**The request**
Provide again, from the entries below, every line from the one containing "buildTail(), end_cap: buildCap()" through the one containing "bpy.data.objects.remove(obj)", exactly as written, and no other line.

CAD and scene scripts
-- start --

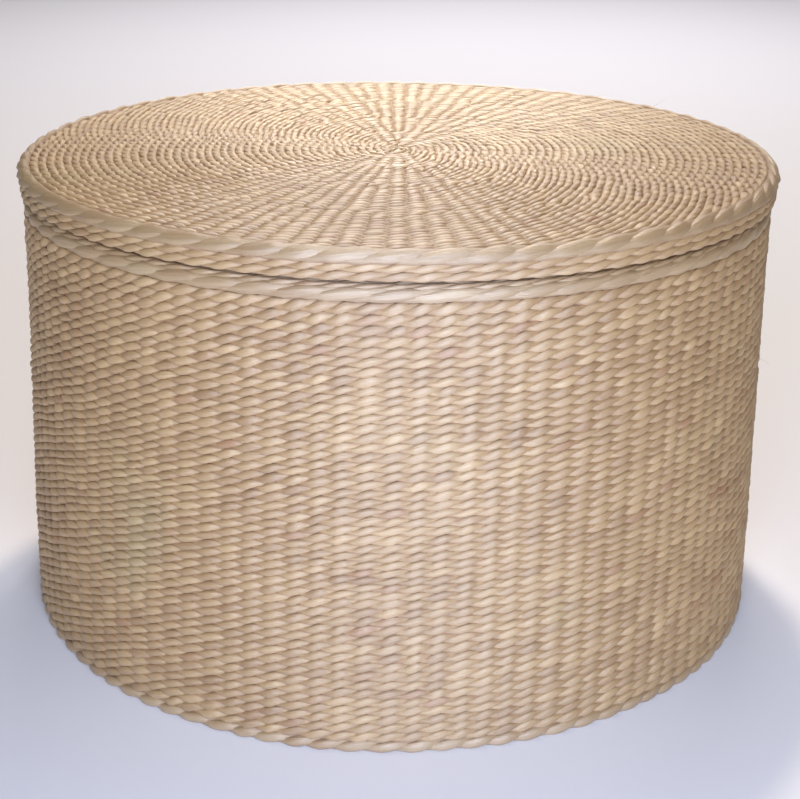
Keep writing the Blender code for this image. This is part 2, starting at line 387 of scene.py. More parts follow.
def mesh_of(name, points, faces, layers, maps):
    """A mesh of four-sided faces. layers hold a number for each point, maps a place for each corner."""
    mesh = bpy.data.meshes.new(name)
    mesh.vertices.add(len(points))
    mesh.vertices.foreach_set("co", points.astype(np.float32).ravel())
    mesh.loops.add(faces.size)
    mesh.loops.foreach_set("vertex_index", faces.astype(np.int32).ravel())
    mesh.polygons.add(len(faces))
    mesh.polygons.foreach_set("loop_start", np.arange(0, faces.size, 4, dtype=np.int32))
    for title, values in maps.items():
        layer = mesh.uv_layers.new(name=title)
        layer.uv.foreach_set("vector", values.astype(np.float32).ravel())
    for title, values in layers.items():
        layer = mesh.attributes.new(title, "FLOAT", "POINT")
        layer.data.foreach_set("value", values.astype(np.float32).ravel())
    mesh.update(calc_edges=True)
    mesh.validate()
    return mesh


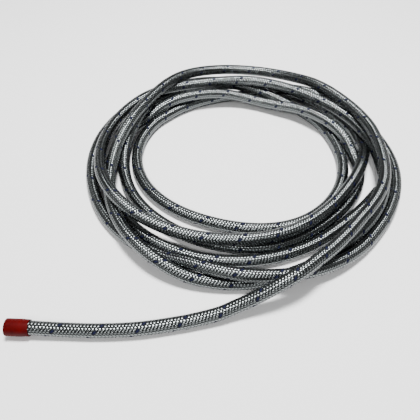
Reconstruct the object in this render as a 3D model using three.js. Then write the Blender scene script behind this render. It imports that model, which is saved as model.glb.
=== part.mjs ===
// A coil of steel-braided fuel hose lying flat, with its free end led out in front
// and closed by a push-on end cap. Millimetres, +Z up, standing on z = 0.
// The coil is one turned solid whose turns show on its top, bottom and sides. The free
// end is a tube that lies over the coil, comes down in front of it and ends in the cap.
import * as THREE from 'three';

// The hose.
const hoseDiameter = 14.3;
const hoseSides = 10;

// The coil: turns side by side on the floor, with a second layer in the hollows between.
const boreRadius = 113;
const turnPitch = 15.2;
const turnsAcross = 6;
const coilSegments = 48;
const arcSteps = 3;
const scallopSpan = 130;

// The push-on end cap.
const capLength = 23.6;
const capWall = 1.15;
const capMouthWall = 0.65;
const capTaperLength = 9;
const capEndWall = 1.6;
const capEdgeRadius = 2;
const capSegments = 24;

// What one solid keeps from its neighbour.
const clearance = 0.3;
const tubeStep = 34;

const hoseRadius = hoseDiameter / 2;
const capBoreRadius = hoseRadius + clearance;
const capRadius = capBoreRadius + capWall;
const layerRise = Math.sqrt(hoseDiameter ** 2 - (turnPitch / 2) ** 2);
const coilHeight = hoseDiameter + layerRise;
const turnRadius = (turn) => boreRadius + hoseRadius + turn * turnPitch;
const rimRadius = turnRadius(turnsAcross - 1) + hoseRadius;

// The free end's route, from the coil's right side to the middle of the cap's end wall.
// X counts from the coil's axis and Y from the front of its rim. It lies on the coil,
// comes down onto the floor, and rises by the cap's wall at the end.
const onCoil = coilHeight + hoseRadius + clearance;
const onFloor = hoseRadius;
const inCap = capRadius;
const tailRoute = [
  [168, 214, onCoil],
  [169, 187, onCoil],
  [167, 161, onCoil],
  [161, 136, onCoil],
  [149, 113, onCoil],
  [135, 94, onCoil],
  [121, 78, onCoil],
  [107, 62, onCoil],
  [88, 43, onCoil],
  [70, 28, onCoil],
  [50, 12, onCoil],
  [29, 1, 29],
  [14, -5, 23],
  [-1, -10, 17],
  [-16, -15, 12.5],
  [-30, -20, 9.5],
  [-50, -25, 7.8],
  [-69, -29, onFloor],
  [-107, -35, onFloor],
  [-146, -37, onFloor],
  [-184, -36, 7.4],
  [-210, -35, inCap],
  [-236, -34, inCap],
].map(([x, y, z]) => new THREE.Vector3(x, y - rimRadius, z));

const steelBraid = new THREE.MeshStandardMaterial({ color: 0x6d736f, metalness: 0.85, roughness: 0.42 });
const redVinyl = new THREE.MeshStandardMaterial({ color: 0x7a0c12, metalness: 0, roughness: 0.6 });

// Points of an arc about (x, z), with the middle of each facet on the true circle.
function arc(x, z, startDegrees, steps) {
  const stepAngle = THREE.MathUtils.degToRad(scallopSpan / arcSteps);
  const cornerRadius = hoseRadius / Math.cos(stepAngle / 2);
  const points = [];
  for (let i = 0; i <= steps; i += 1) {
    const angle = THREE.MathUtils.degToRad(startDegrees) + i * stepAngle;
    points.push(new THREE.Vector2(x + cornerRadius * Math.cos(angle), z + cornerRadius * Math.sin(angle)));
  }
  return points;
}

// The coil's section: half-round turns below, then back over the upper layer.
function coilProfile() {
  const lowStart = 270 - scallopSpan / 2;
  const highStart = 90 - scallopSpan / 2;
  const stepDegrees = scallopSpan / arcSteps;
  const lastTurn = turnsAcross - 1;
  const wrap = 3;
  const points = [...arc(turnRadius(0), hoseRadius, lowStart - wrap * stepDegrees, arcSteps + wrap)];
  for (let turn = 1; turn < lastTurn; turn += 1) {
    points.push(...arc(turnRadius(turn), hoseRadius, lowStart, arcSteps));
  }
  points.push(...arc(turnRadius(lastTurn), hoseRadius, lowStart, arcSteps + wrap));
  for (let turn = lastTurn - 1; turn >= 0; turn -= 1) {
    const outer = turn === lastTurn - 1 ? 1 : 0;
    const inner = turn === 0 ? 1 : 0;
    points.push(...arc(turnRadius(turn + 0.5), hoseRadius + layerRise,
      highStart - outer * stepDegrees, arcSteps + outer + inner));
  }
  points.push(points[0].clone());
  return points;
}

// The profile's radius and height, turned about the Z axis.
function buildCoil() {
  const geometry = new THREE.LatheGeometry(coilProfile(), coilSegments).rotateX(Math.PI / 2);
  return new THREE.Mesh(geometry, steelBraid);
}

const capEnd = tailRoute.at(-1);
const capAxis = capEnd.clone().sub(tailRoute.at(-2)).normalize();

function buildTail() {
  const lastPoint = capEnd.clone().addScaledVector(capAxis, -(capEndWall + clearance));
  const path = new THREE.CatmullRomCurve3([...tailRoute.slice(0, -1), lastPoint]);
  const section = new THREE.Shape();
  for (let side = 0; side < hoseSides; side += 1) {
    const angle = (side + 0.5) * 2 * Math.PI / hoseSides;
    const corner = [hoseRadius * Math.cos(angle), hoseRadius * Math.sin(angle)];
    if (side === 0) {
      section.moveTo(...corner);
    } else {
      section.lineTo(...corner);
    }
  }
  section.closePath();
  const steps = Math.round(path.getLength() / tubeStep);
  const geometry = new THREE.ExtrudeGeometry(section, { steps, extrudePath: path });
  return new THREE.Mesh(geometry, steelBraid);
}

// A cup over the hose's end: the closed end at height 0, its mouth at -capLength.
function buildCap() {
  const bore = capBoreRadius / Math.cos(Math.PI / capSegments);
  const mouthRadius = capBoreRadius + capMouthWall;
  const profile = [
    new THREE.Vector2(0, -capEndWall),
    new THREE.Vector2(bore, -capEndWall),
    new THREE.Vector2(bore, -capLength),
    new THREE.Vector2(mouthRadius, -capLength),
    new THREE.Vector2(capRadius, -capLength + capTaperLength),
    new THREE.Vector2(capRadius, -capEdgeRadius),
    new THREE.Vector2(capRadius - capEdgeRadius * (1 - Math.SQRT1_2), -capEdgeRadius * (1 - Math.SQRT1_2)),
    new THREE.Vector2(capRadius - capEdgeRadius, 0),
    new THREE.Vector2(0, 0),
  ];
  const cap = new THREE.Mesh(new THREE.LatheGeometry(profile, capSegments), redVinyl);
  cap.position.copy(capEnd);
  cap.quaternion.setFromUnitVectors(new THREE.Vector3(0, 1, 0), capAxis);
  return cap;
}

const pieces = { hose_coil: buildCoil(), hose_tail: buildTail(), end_cap: buildCap() };
const part = new THREE.Group();
for (const [name, mesh] of Object.entries(pieces)) {
  mesh.name = name;
  part.add(mesh);
}

// The origin is the middle of the footprint, on the floor.
const middle = new THREE.Box3().setFromObject(part, true).getCenter(new THREE.Vector3());
part.position.set(-middle.x, -middle.y, 0);
part.updateMatrixWorld(true);

export default part;
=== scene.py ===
import math

import bmesh
import bpy
from mathutils import Matrix, Vector


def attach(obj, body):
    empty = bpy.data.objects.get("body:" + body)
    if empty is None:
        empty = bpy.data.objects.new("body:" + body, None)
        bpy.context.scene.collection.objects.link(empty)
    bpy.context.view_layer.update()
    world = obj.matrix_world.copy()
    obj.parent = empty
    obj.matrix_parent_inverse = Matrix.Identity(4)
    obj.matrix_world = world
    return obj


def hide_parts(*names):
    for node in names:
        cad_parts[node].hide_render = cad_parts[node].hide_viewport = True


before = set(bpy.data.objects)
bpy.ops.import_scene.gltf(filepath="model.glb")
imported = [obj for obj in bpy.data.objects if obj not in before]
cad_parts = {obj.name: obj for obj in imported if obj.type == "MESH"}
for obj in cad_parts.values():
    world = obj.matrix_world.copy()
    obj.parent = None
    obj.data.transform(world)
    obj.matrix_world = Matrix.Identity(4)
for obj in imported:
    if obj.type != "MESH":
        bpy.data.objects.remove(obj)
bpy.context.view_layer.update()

# Camera.
# It looks down on the coil from in front, as in the photograph, and a little to the left.
camera_data = bpy.data.cameras.new("camera")
camera_data.sensor_width = 36.0
camera_data.lens = 39.86
camera = bpy.data.objects.new("camera", camera_data)
camera.location = (-0.02364, -0.41575, 0.42328)
camera.rotation_euler = (math.radians(39.9), 0, 0)
bpy.context.collection.objects.link(camera)
bpy.context.scene.camera = camera

# Rubber liner.
# The hose is one length of black rubber tube under its braid. It is rolled up by hand
# in six loose turns on the floor, and its free end is led out over them to the front.
hose_diameter = 0.0143
liner_radius = 0.00655
coil_axis = Vector((0.0164, 0.021828, 0))
coil_front = -0.2033
top_height = 0.0338
cap_end_gap = 0.0019
first_clock = 340
clock_step = 10

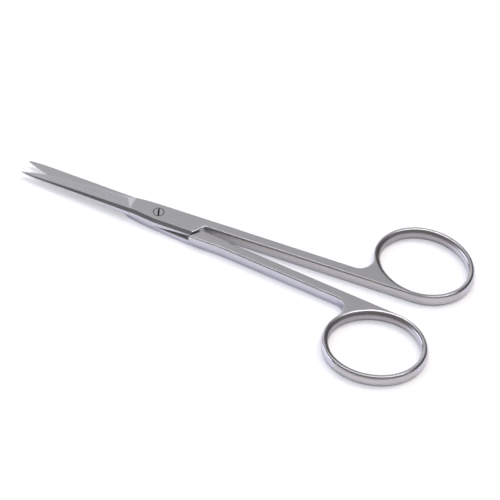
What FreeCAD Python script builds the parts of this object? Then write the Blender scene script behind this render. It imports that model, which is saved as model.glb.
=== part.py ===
import FreeCAD, Part
import math
import os
from FreeCAD import Vector

# Straight iris scissors, lying flat and opened a little.
# Lengths are in mm and angles in degrees.
# The origin is on the joint's axis, on the plane that the scissors rest on.
# +X runs from the joint to the finger rings, midway between the halves, and +Z is up.
# One half is drawn closed, with its inner edge along the X axis and its ring on the +Y side.

# Both halves
thickness = 3.4
ride_gap = 0.04
rest_opening = 6.0

# Joint: the thick part round the screw
joint_front = 7.0
joint_back = 9.8
joint_outer_upper = 2.6
joint_outer_lower = 3.25
joint_front_taper = 0.4
joint_full_start = -1.0
joint_inner_front = 2.48
joint_inner_middle = 3.3
joint_inner_back = 3.5
joint_bevel_width = 0.95
joint_bevel_height = 0.45
outer_round_width = 0.4
outer_round_height = 0.4

# Shoulder behind the joint, where each half steps down to let the other pass
shoulder_angle = 54.0
shoulder_corner = 1.0
shoulder_clearance = 0.2

# Shank
shank_width = 2.6
shank_gap = 0.12
shank_start = 20.0
edge_round = 0.4

# Finger ring: an ellipse that leans away from the shank's line
ring_distance = 65.65
ring_half_length = 12.12
ring_half_width = 9.78
ring_lean = -12.7
ring_bar_outer = 0.88
ring_bar_inner = 1.0
ring_outer_round = 0.66
ring_inner_round = 0.95
ring_round_height = 1.5
ring_fade = 55.0

# Flat web between shank and ring, and the ring's bar beside it
web_corner = 3.4
web_bar_inner = 0.7
web_outer_round = 0.2
web_inner_round = 1.15
web_edge = 0.5

# Blade
blade_reach = 37.4
edge_root = 2.7
edge_belly_distance = 21.0
edge_belly = 2.43
spine_bend_distance = 32.0
spine_bend = 0.84
tip_height = 0.32
tip_half_width = 0.11
tip_blunt = 0.12
ramp_angle = 29.0

# Shares of the blade's own width and height that its ground faces take
ridge_share = 0.17
spine_wall_share = 0.73
bevel_width_share = 0.14
bevel_top_share = 0.30
edge_land_share = 0.07

# Joint screw
screw_head = 2.7
screw_head_rim = 0.3
screw_body = 1.9
screw_running_gap = 0.04
screw_thread_gap = 0.02
screw_seat_angle = 45.0
screw_edge_chamfer = 0.15
slot_width = 0.46
slot_depth = 0.5
slot_direction = -67.0

# Worked out from the sizes above
mid = thickness / 2
inner_face = mid + ride_gap / 2
inner_wall = shank_gap / 2
outer_wall = inner_wall + shank_width
blade_full_height = thickness - inner_face
cut_margin = 5.0
bury = 0.5
ring_sink = 0.01
ramp_end_height = 0.02
blade_steps = 5
ring_steps = 32
ring_round_steps = 4
hollow_search_first = 90.0
hollow_search_last = 250.0
hollow_search_step = 0.25
hollow_halvings = 40


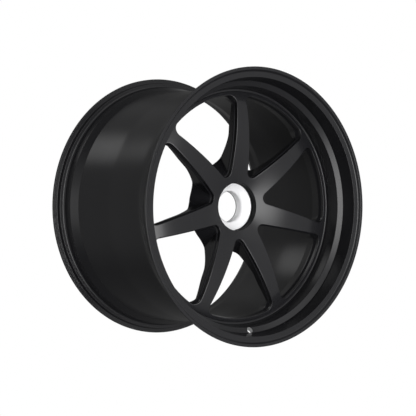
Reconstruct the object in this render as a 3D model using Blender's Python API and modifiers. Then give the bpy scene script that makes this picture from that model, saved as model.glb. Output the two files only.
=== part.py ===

-- end --

**Solution for this task**
const pieces = { hose_coil: buildCoil(), hose_tail: buildTail(), end_cap: buildCap() };
const part = new THREE.Group();
for (const [name, mesh] of Object.entries(pieces)) {
  mesh.name = name;
  part.add(mesh);
}

// The origin is the middle of the footprint, on the floor.
const middle = new THREE.Box3().setFromObject(part, true).getCenter(new THREE.Vector3());
part.position.set(-middle.x, -middle.y, 0);
part.updateMatrixWorld(true);

export default part;
=== scene.py ===
import math

import bmesh
import bpy
from mathutils import Matrix, Vector


def attach(obj, body):
    empty = bpy.data.objects.get("body:" + body)
    if empty is None:
        empty = bpy.data.objects.new("body:" + body, None)
        bpy.context.scene.collection.objects.link(empty)
    bpy.context.view_layer.update()
    world = obj.matrix_world.copy()
    obj.parent = empty
    obj.matrix_parent_inverse = Matrix.Identity(4)
    obj.matrix_world = world
    return obj


def hide_parts(*names):
    for node in names:
        cad_parts[node].hide_render = cad_parts[node].hide_viewport = True


before = set(bpy.data.objects)
bpy.ops.import_scene.gltf(filepath="model.glb")
imported = [obj for obj in bpy.data.objects if obj not in before]
cad_parts = {obj.name: obj for obj in imported if obj.type == "MESH"}
for obj in cad_parts.values():
    world = obj.matrix_world.copy()
    obj.parent = None
    obj.data.transform(world)
    obj.matrix_world = Matrix.Identity(4)
for obj in imported:
    if obj.type != "MESH":
        bpy.data.objects.remove(obj)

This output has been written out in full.